Speedy King, a son of Mr. Greeley, led throughout to register a 3 3/4-length victory when launching his career in Saturday's nightcap, a race originally scheduled for the turf but ultimately switched to the main track. Although visually impressive, Speedy King covered the mile in a slow 1:44 and earned just a 52 Beyer Speed Figure.

"Speedy King needed to go to the farm for a while to mature, and Joe Brocklebank recommended to the Maktoums that they send him to me in Ocala," said Yates, the proprietor of Shadybrook Farm. "I've had him about six months. He was training great, and I entered him a couple of times in short races but they weren't being used. So I worked him an easy mile - and he went great, did it like a gallop - put him in this race, and hoped it would come off the grass. I didn't think there was a 3-year-old maiden on the grounds that could beat him."

Yates, who said he also had Grade 1 winner Diamondrella on his farm earlier in her career, isn't sure at this point what plans the Maktoums might have next for Speedy King.

"I don't deal directly with the Maktoums, but through a stable agent and mostly by e-mail," Yates said. "I'll probably know in about a week or so what's next, although nothing has been said about moving the horse anywhere else."

Yates has had Quiet Emarati throughout his 3-year-old campaign. A son of Quiet American, Quiet Emarati began his career with Todd Pletcher and also ran twice for David Duggan before shipping to south Florida at the end of his 2-year-old season. Quiet Emarati finally won his maiden in an off-the-turf maiden special weight race here Aug. 1 and returned to capture his entry-level allowance condition under similar conditions six weeks later. He finished a distant third behind Temo's Dream and Cinnamon Road after stalking the pace in the Needles.

"I really wanted to win that race on Saturday, because my grandfather and father were both connected with Needles during his racing career," Yates said. "My grandfather, the late Roy Yates, managed the farm Needles was on and my father, Buddy Yates, who passed away recently, galloped and broke him as a baby."

Joanie's Catch puts gate problems behind her

Trainer Barry Rose always felt his 2-year-old filly Joanie's Catch had the potential to be a stakes horse, so long as he could get the homebred over her issues at the starting gate.

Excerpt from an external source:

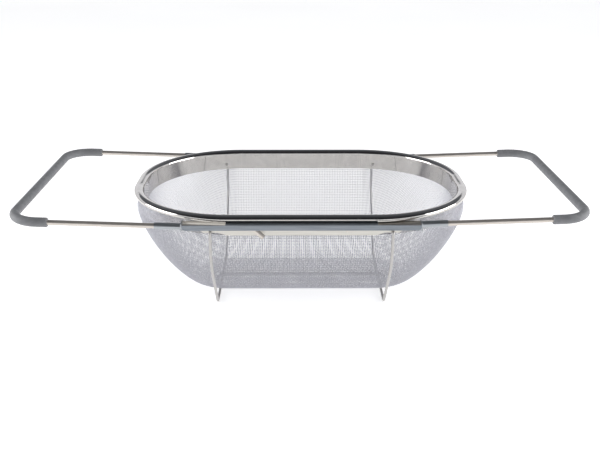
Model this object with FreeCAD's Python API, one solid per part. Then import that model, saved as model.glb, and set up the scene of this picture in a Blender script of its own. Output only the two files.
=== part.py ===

Rose's prediction finally came to pass Saturday, when Joanie's Catch broke like a seasoned pro en route to a convincing 4 1/2-length triumph in the Brave Raj Stakes. The performance catapulted the daughter of First Tour to the top of her division and stamped her as the one to beat in the $400,000 My Dear Girl Stakes on Oct. 17.

Joanie's Catch had broken at or near the rear of the field in the majority of her eight previous starts. A poor beginning cost her a likely victory in the six-furlong Desert Vixen when she was beaten less than a length by Sweetlalabye. The situation was even worse when she dwelt at the break for the Susan's Girl three weeks later.

"After the Desert Vixen, we took her back to the gate about five or six times," Rose explained. "We stood her in the gate, broke her out, and finally worked her five days before the Brave Raj. We also decided to remove the blinkers and shadow roll. She was always closing in her races after the bad starts, so I figured she should go real well when sent a distance of ground as long as she broke with the field."

Not only did Joanie's Catch break alertly but to Rose's surprise, wound up dueling with Susan's Girl winner Rosebud's Ridge for the early lead in the Brave Raj before being eased back off the pace by jockey Daniel Coa in the run down the backstretch. Joanie's Catch then re-challenged on the final bend before readily drawing away through the stretch.

"I never expected her on the lead," Rose said. "I just didn't want her at the rear of the pack again, having to work her way through traffic in a 12-horse field."

Rose said he has no plans for Joanie's Catch beyond the My Dear Girl, since she's not nominated for the Breeders' Cup.

Eibar Coa moving tack to Calder

The local jockey colony will receive a big boost this week with the addition of Eibar Coa, who will begin riding here on a regular basis Saturday. Coa is a seven-time Calder riding champion, with his last local title coming in 2000.

Coa was tied for fourth in the Belmont standings with 12 victories, just three behind current leader Rajiv Maragh, when departing New York earlier this week. He is named on horses in nine of the 13 races on Saturday's card, including Cat Can Do for trainer Ralph Ziadie in the featured 11th race. His book will be handled locally by Tito Fuentes.